The design of the feeding experiment also enabled the direct measurement of blood feeding and induced mortality impact human-vector contact and vectorial capacity. The results of this study suggest that both HLC and the presented method adapted from Phase II ITN experimental hut tests are appropriate for evaluating the impact of indoor passive spatial repellents like Mosquito Shield™. Decisions by future researchers on which method to use could be made based on extrinsic factors, such as setting (e.g. in-home test or experimental hut), the endpoints of interest (e.g. personal protection or more comprehensive secondary/behavioural impacts that may also impact community protection), without compromise on validity of the results.
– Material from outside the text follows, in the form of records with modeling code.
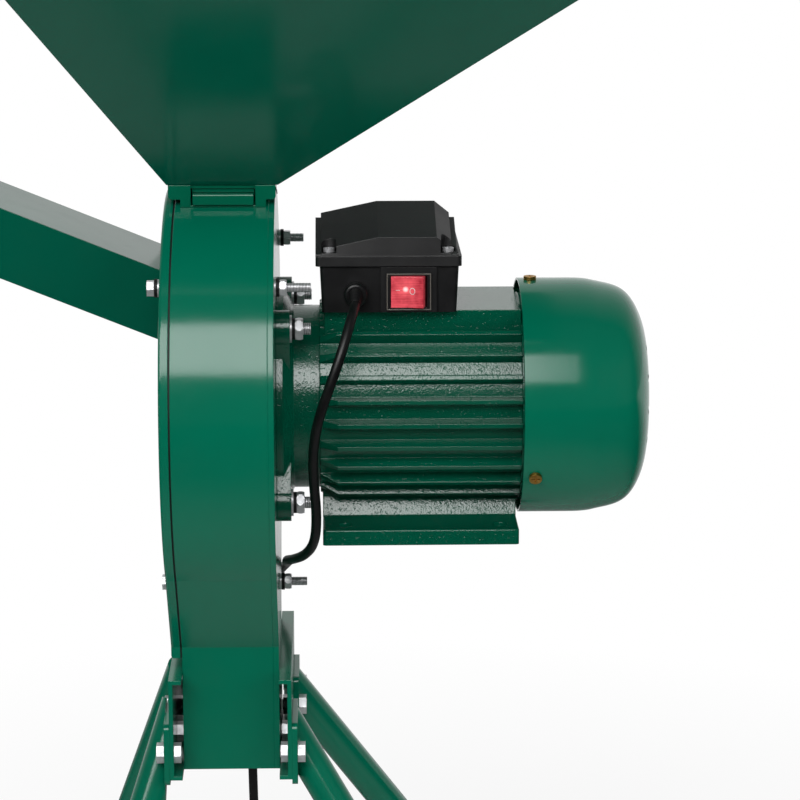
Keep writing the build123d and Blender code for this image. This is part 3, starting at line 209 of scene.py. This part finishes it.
# %% [markdown]
# ## Green enamel on sheet metal
#
# The drum, the hopper, the fan cowl and the stand are pressed and rolled sheet with a smooth stoved enamel.
# It reflects the lamps in soft bands, so the roughness matters more than the colour. A very shallow
# waviness keeps the bands from looking like chrome, and faint handling marks change the gloss a little. The
# hopper and the feed chute are painted a shade deeper, and so, by less, are the gate and its guide: this is
# painted shade, darker copies of the same enamel for the lesser light that reaches them.

# %% Smooth green
def smooth_green(name, tint, deep):
    paint = Finish(name, IOR=1.52)
    cloud = noise(paint, 9.0, 3.0)
    smudge = ramp(paint, noise(paint, 38.0, 4.0, 0.6), 0.45, 0.75)
    paint.set("Base Color", mix(paint, cloud, colour(*tint), colour(*deep)))
    paint.set("Roughness", 0.13 + 0.05 * smudge + 0.03 * cloud)
    peel = noise(paint, 520.0, 1.0)
    relief(paint, peel + 14.0 * noise(paint, 11.0, 1.0), 0.000018, edge=0.0009)
    return paint.material


enamel = smooth_green("green_enamel", (0, 109, 83), (0, 101, 76))
# painted shade: darker copies of the drum's enamel for the hopper and feed chute, and by less for the gate
# and its guide
hopper_painted_shade_enamel = smooth_green("green_enamel_hopper_painted_shade", (0, 88, 68), (0, 80, 61))
guide_painted_shade_enamel = smooth_green("green_enamel_guide_painted_shade", (0, 99, 73), (0, 90, 66))

# %% [markdown]
# ## Green paint on castings
#
# The motor's frame and end shields are castings under thick glossy paint. The sand of the mould leaves
# fine wrinkles and a few pits, which show only where a lamp is mirrored: there they break the reflection
# up. So the colour stays nearly even, the paint is glossy, and the relief is shallow.

# %% Glossy paint over castings


def cast_green():
    paint = Finish("green_casting_paint", IOR=1.65)
    where = coordinates(paint)
    cells = paint.node("ShaderNodeTexVoronoi", {"feature": "SMOOTH_F1"}, {
        "Vector": where, "Scale": 860.0, "Smoothness": 0.6, "Randomness": 1.0}, output="Distance")
    grain = noise(paint, 1400.0, 2.0, 0.6, where)
    pool = noise(paint, 420.0, 2.0, 0.5, where)
    pits = ramp(paint, noise(paint, 560.0, 1.0, 0.5, where), 0.62, 0.72)
    cloud = noise(paint, 14.0, 3.0, 0.5, where)
    paint.set("Base Color", mix(paint, cloud, colour(0, 84, 62), colour(0, 74, 54)))
    paint.set("Roughness", 0.09 + 0.06 * cloud)
    relief(paint, 0.7 * grain + 1.0 * cells + 1.0 * pool - 1.6 * pits, 0.00008, edge=0.0011)
    return paint.material


casting_paint = cast_green()

# %% [markdown]
# ## Metals
#
# The nuts and bolts are zinc plated: bright and slightly milky. On the threads the zinc is painted darker,
# as painted shade in their grooves. Machined steel inside the mill is darker and has fine turning lines
# round the shaft, which stretching the noise along one axis gives. The cowl's screws have the yellow plating
# that looks like brass.

# %% Zinc, steel, brass, copper and aluminium


def metal(name, tint, shade, rough, spread, grain, depth, stretch=None, edge=0.0004, bare=1.0):
    made = Finish(name, Metallic=bare)
    stain = ramp(made, noise(made, 160.0, 4.0, 0.6), 0.3, 0.75)
    fine = noise(made, grain, 3.0, 0.6, stretch=stretch)
    made.set("Base Color", mix(made, stain, colour(*tint), colour(*shade)))
    made.set("Roughness", rough + spread * stain + 0.08 * fine)
    relief(made, fine, depth, edge=edge)
    return made.material


zinc = metal("zinc_plate", (226, 226, 228), (192, 193, 196), 0.30, 0.14, 700.0, 0.00003, bare=0.65)
# painted shade: a darker zinc for the threads, for the shade in their grooves
thread_zinc_painted_shade = metal("thread_zinc_painted_shade", (150, 150, 152), (104, 104, 107), 0.36, 0.14, 700.0, 0.00003, bare=0.65)
turned_steel = metal("turned_steel", (176, 176, 178), (138, 138, 141), 0.30, 0.12, 420.0, 0.00004,
                     stretch=(0.2, 1.0, 1.0))
brass_plate = metal("yellow_zinc", (214, 172, 92), (160, 116, 52), 0.28, 0.16, 600.0, 0.00003)
copper_wire = metal("varnished_copper", (196, 112, 62), (150, 74, 38), 0.30, 0.10, 900.0, 0.0003,
                    stretch=(1.0, 0.25, 0.25))
cast_alloy = metal("cast_alloy", (188, 189, 192), (150, 151, 154), 0.42, 0.14, 500.0, 0.00008)
sheet_stack = metal("core_sheets", (120, 121, 124), (92, 93, 96), 0.45, 0.12, 260.0, 0.0002,
                    stretch=(6.0, 0.3, 0.3))

# %% [markdown]
# ## Plastics and rubber
#
# The terminal box is moulded plastic with a fine spark-eroded grain, dark grey on the lid and nearly black
# below. The switch is smoother. Rubber is duller still, and a dusting of talc shows on it as paler patches.

# %% Dark plastics and rubber


def moulded(name, tint, rough, grain, depth, talc=0.0, edge=0.0005, bend=1.47):
    made = Finish(name, IOR=bend)
    haze = ramp(made, noise(made, 45.0, 4.0, 0.6), 0.4, 0.8)
    fine = noise(made, grain, 2.0, 0.6)
    paler = tuple(min(255, c + 12 + talc) for c in tint)
    made.set("Base Color", mix(made, haze * 0.7, colour(*tint), colour(*paler)))
    made.set("Roughness", rough + 0.10 * haze + 0.06 * fine)
    relief(made, fine, depth, edge=edge)
    return made.material


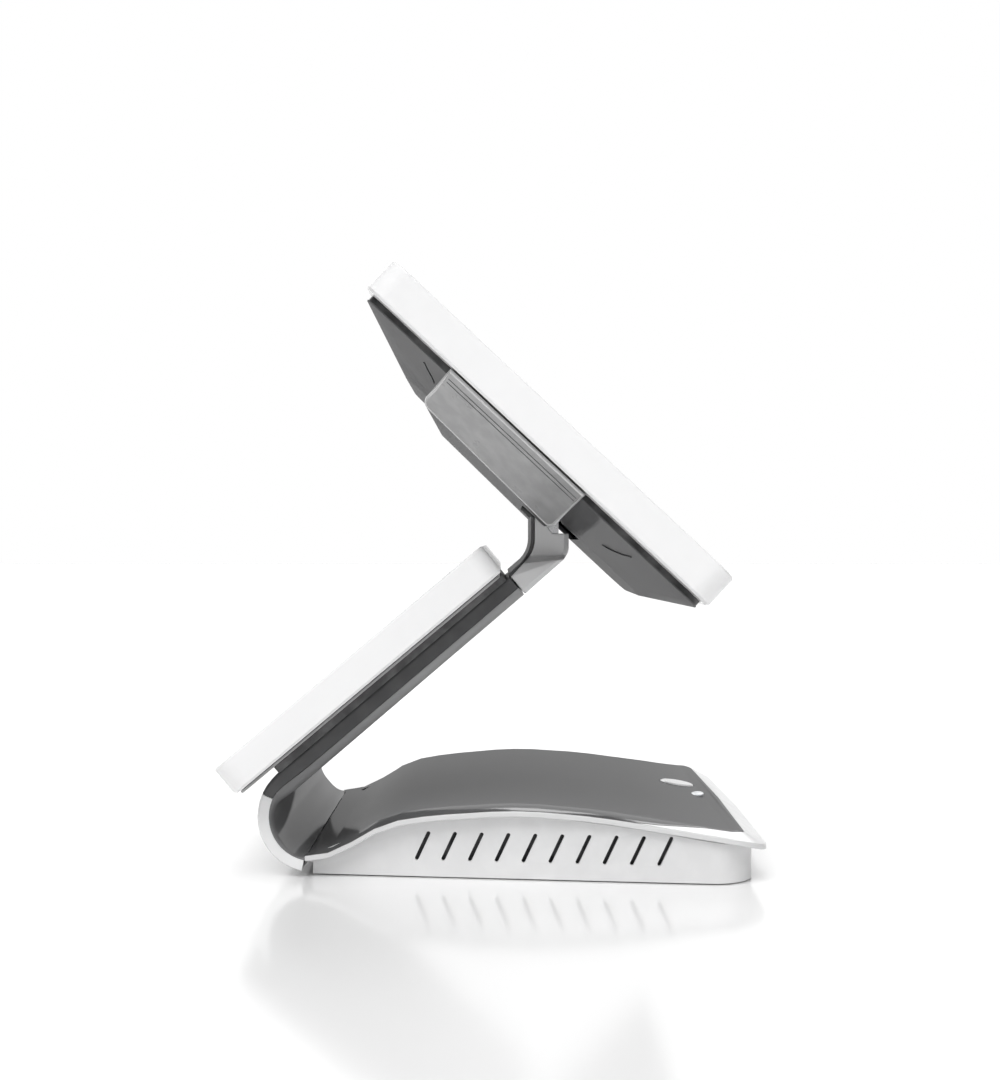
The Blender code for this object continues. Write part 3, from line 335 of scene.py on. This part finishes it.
def cover_glass(name, colour, roughness):
    """Hard-coated glass over black print, with faint finger smears in its gloss."""
    look, tree, shader = new_look(name)
    smears = spread(tree, noise(tree, 22.0, 6.0, (1.0, 1.6, 1.6)), roughness * 0.7, roughness * 2.4,
                    start=0.45, end=0.75)
    tree.links.new(smears, shader.inputs["Roughness"])
    specks = spread(tree, noise(tree, 2600.0, 1.0), 0.0, 1.0, start=0.72, end=0.8)
    dusty = [c + 0.02 for c in colour]
    tree.links.new(blend_colours(tree, specks, colour, dusty), shader.inputs["Base Color"])
    shader.inputs["IOR"].default_value = 1.5
    return look


def picture_area(name):
    """The dark LCD under the glass, with its fine cell grid."""
    look, tree, shader = new_look(name)
    cells = tree.nodes.new("ShaderNodeTexBrick")
    cells.offset = 0.0
    cells.inputs["Scale"].default_value = 1200.0
    cells.inputs["Mortar Size"].default_value = 0.04
    cells.inputs["Color1"].default_value = (0.013, 0.015, 0.019, 1.0)
    cells.inputs["Color2"].default_value = (0.016, 0.018, 0.023, 1.0)
    cells.inputs["Mortar"].default_value = (0.006, 0.006, 0.008, 1.0)
    tree.links.new(coordinates(tree), cells.inputs["Vector"])
    tree.links.new(cells.outputs["Color"], shader.inputs["Base Color"])
    smears = spread(tree, noise(tree, 22.0, 6.0), 0.06, 0.16, start=0.45, end=0.75)
    tree.links.new(smears, shader.inputs["Roughness"])
    return look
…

A potential limitation of this study is that the results are for one malaria vector in one location in Tanzania and therefore may not be representative of impact that may be seen in other transmission settings. Potential future work could include a comparison of the efficacy of Mosquito Shield™ from this study to results from other experimental hut types or in-home tests, and other geographies (with different vector species and levels of insecticide resistance). The control mortality in this study was also high, making the mortality estimates unreliable, which is why they were not further analysed. High control mortality was likely due to the mosquitoes being held in a room adjacent to a room where used Mosquito Shield™ were stored prior to disposal. It is advised to store volatile pyrethroids and other insecticides away from insectaries or holding rooms.

Conclusion

This study demonstrated that Mosquito Shield™ was efficacious against a wild pyrethroid-resistant strain of An. arabiensis mosquitoes in Tanzania for up to 1 month. Data from this study also adds to the body of evidence that Mosquito Shield™ (and transfluthrin-based spatial repellents more broadly) could be used as a complementary or stand-alone tool where gaps in protection offered by core malaria vector control tools exist. Moreover, that vector control strategies utilizing volatile pyrethroids can be of public health importance in the fight against malaria and other disease transmitting mosquitoes given they elicit behaviours that directly impact vectorial capacity. HLC is a simple and suitable technique for estimating bite reductions conferred by spatial repellents especially where direct blood-feeding measurements are not practical or ethically limited. Indoor resting collections may also be used to estimate possible protective efficacy, although estimates were imprecise due to lower numbers of indoor resting mosquitoes in this scenario. Use of the standard ITN experimental hut study design in evaluating spatial repellents allows for a more precise estimation of blood-feeding inhibition as well as estimation of other entomological effects like mortality that substantially impact the vectorial capacity and ultimately disease transmission by mosquito vectors.